━━ Dataset extract ━━

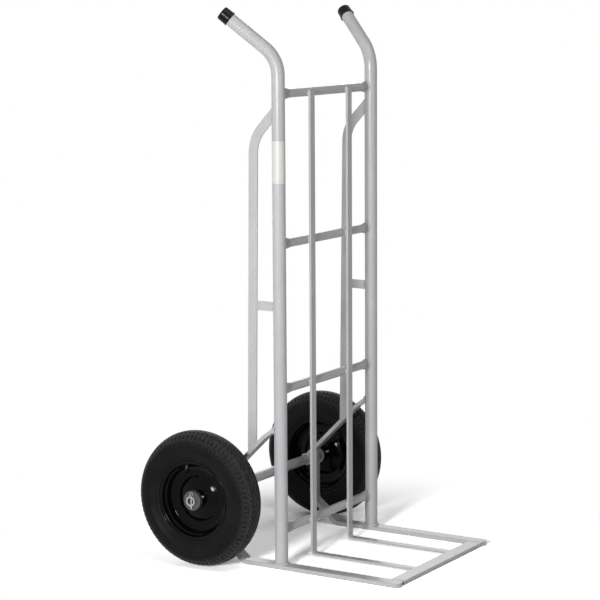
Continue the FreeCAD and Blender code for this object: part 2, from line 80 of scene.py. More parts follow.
class FrameSizes(bpy.types.PropertyGroup):
    """Sizes of the tubes and flat bars that the weld beads and caps follow."""
    upright_radius: FloatProperty(
        name="Upright radius", description="Outside radius of the uprights",
        default=0.016, unit="LENGTH")
    crossbar_radius: FloatProperty(
        name="Crossbar radius", description="Outside radius of the crossbars",
        default=0.011, unit="LENGTH")
    crossbar_setback: FloatProperty(
        name="Crossbar setback", description="Crossbars' centre line behind the uprights'",
        default=0.002, unit="LENGTH")
    crossbar_end_height: FloatProperty(
        name="Crossbar end height", description="Height of a crossbar's flattened end",
        default=0.030, unit="LENGTH")
    crossbar_end_depth: FloatProperty(
        name="Crossbar end depth", description="Depth of a crossbar's flattened end",
        default=0.010, unit="LENGTH")
    rail_thickness: FloatProperty(
        name="Rail thickness", description="Thickness of the toe rails",
        default=0.011, unit="LENGTH")
    strip_thickness: FloatProperty(
        name="Strip thickness", description="Thickness of the skid bars and their struts",
        default=0.004, unit="LENGTH")
    bend_height: FloatProperty(
        name="Handle bend height", description="Where the upright's line meets the handle's",
        default=1.239, unit="LENGTH")
    handle_length: FloatProperty(
        name="Handle length", description="From that meeting point to the cap's end",
        default=0.172, unit="LENGTH")
    handle_bend: FloatProperty(
        name="Handle bend", description="Lean of the handle back from vertical",
        default=math.radians(50.5), unit="ROTATION")
    handle_splay: FloatProperty(
        name="Handle splay", description="Turn of the handle outwards from straight back",
        default=math.radians(28.0), unit="ROTATION")


class WeldSizes(bpy.types.PropertyGroup):
    """Sizes of the painted weld beads."""
    bead_radius: FloatProperty(
        name="Bead radius", description="Radius of the main weld beads",
        default=0.0034, unit="LENGTH")
    tack_radius: FloatProperty(
        name="Tack radius", description="Radius of the beads on thin bars",
        default=0.0024, unit="LENGTH")
    ripple_pitch: FloatProperty(
        name="Ripple pitch", description="Distance between the ripples along a bead",
        default=0.0026, unit="LENGTH")
    ripple_depth: FloatProperty(
        name="Ripple depth", description="Ripple height as a share of the bead's radius",
        default=0.09, subtype="FACTOR")


class TyreSizes(bpy.types.PropertyGroup):
    """Sizes of the tyres and their tread."""
    pitches: IntProperty(
        name="Tread pitches", description="Repeats of the tread around the tyre", default=80)
    groove_depth: FloatProperty(
        name="Groove depth", description="Depth of the zigzag grooves",
        default=0.0042, unit="LENGTH")
    notch_depth: FloatProperty(
        name="Notch depth", description="Depth of the notches in the shoulder blocks",
        default=0.0050, unit="LENGTH")
    zigzag: FloatProperty(
        name="Zigzag", description="Sideways swing of the grooves",
        default=0.0026, unit="LENGTH")
    rib_height: FloatProperty(
        name="Shoulder rib height", description="Height of the fine ribs under the shoulder",
        default=0.0009, unit="LENGTH")
    wall: FloatProperty(
        name="Wall", description="Thickness of the tyre's wall", default=0.007, unit="LENGTH")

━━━

Copy out the full listing exactly.

The completed task
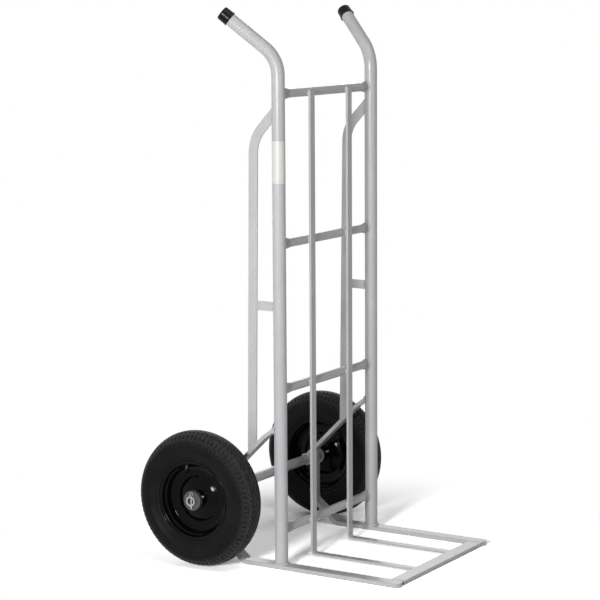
Continue the FreeCAD and Blender code for this object: part 2, from line 80 of scene.py. More parts follow.
class FrameSizes(bpy.types.PropertyGroup):
    """Sizes of the tubes and flat bars that the weld beads and caps follow."""
    upright_radius: FloatProperty(
        name="Upright radius", description="Outside radius of the uprights",
        default=0.016, unit="LENGTH")
    crossbar_radius: FloatProperty(
        name="Crossbar radius", description="Outside radius of the crossbars",
        default=0.011, unit="LENGTH")
    crossbar_setback: FloatProperty(
        name="Crossbar setback", description="Crossbars' centre line behind the uprights'",
        default=0.002, unit="LENGTH")
    crossbar_end_height: FloatProperty(
        name="Crossbar end height", description="Height of a crossbar's flattened end",
        default=0.030, unit="LENGTH")
    crossbar_end_depth: FloatProperty(
        name="Crossbar end depth", description="Depth of a crossbar's flattened end",
        default=0.010, unit="LENGTH")
    rail_thickness: FloatProperty(
        name="Rail thickness", description="Thickness of the toe rails",
        default=0.011, unit="LENGTH")
    strip_thickness: FloatProperty(
        name="Strip thickness", description="Thickness of the skid bars and their struts",
        default=0.004, unit="LENGTH")
    bend_height: FloatProperty(
        name="Handle bend height", description="Where the upright's line meets the handle's",
        default=1.239, unit="LENGTH")
    handle_length: FloatProperty(
        name="Handle length", description="From that meeting point to the cap's end",
        default=0.172, unit="LENGTH")
    handle_bend: FloatProperty(
        name="Handle bend", description="Lean of the handle back from vertical",
        default=math.radians(50.5), unit="ROTATION")
    handle_splay: FloatProperty(
        name="Handle splay", description="Turn of the handle outwards from straight back",
        default=math.radians(28.0), unit="ROTATION")


class WeldSizes(bpy.types.PropertyGroup):
    """Sizes of the painted weld beads."""
    bead_radius: FloatProperty(
        name="Bead radius", description="Radius of the main weld beads",
        default=0.0034, unit="LENGTH")
    tack_radius: FloatProperty(
        name="Tack radius", description="Radius of the beads on thin bars",
        default=0.0024, unit="LENGTH")
    ripple_pitch: FloatProperty(
        name="Ripple pitch", description="Distance between the ripples along a bead",
        default=0.0026, unit="LENGTH")
    ripple_depth: FloatProperty(
        name="Ripple depth", description="Ripple height as a share of the bead's radius",
        default=0.09, subtype="FACTOR")


class TyreSizes(bpy.types.PropertyGroup):
    """Sizes of the tyres and their tread."""
    pitches: IntProperty(
        name="Tread pitches", description="Repeats of the tread around the tyre", default=80)
    groove_depth: FloatProperty(
        name="Groove depth", description="Depth of the zigzag grooves",
        default=0.0042, unit="LENGTH")
    notch_depth: FloatProperty(
        name="Notch depth", description="Depth of the notches in the shoulder blocks",
        default=0.0050, unit="LENGTH")
    zigzag: FloatProperty(
        name="Zigzag", description="Sideways swing of the grooves",
        default=0.0026, unit="LENGTH")
    rib_height: FloatProperty(
        name="Shoulder rib height", description="Height of the fine ribs under the shoulder",
        default=0.0009, unit="LENGTH")
    wall: FloatProperty(
        name="Wall", description="Thickness of the tyre's wall", default=0.007, unit="LENGTH")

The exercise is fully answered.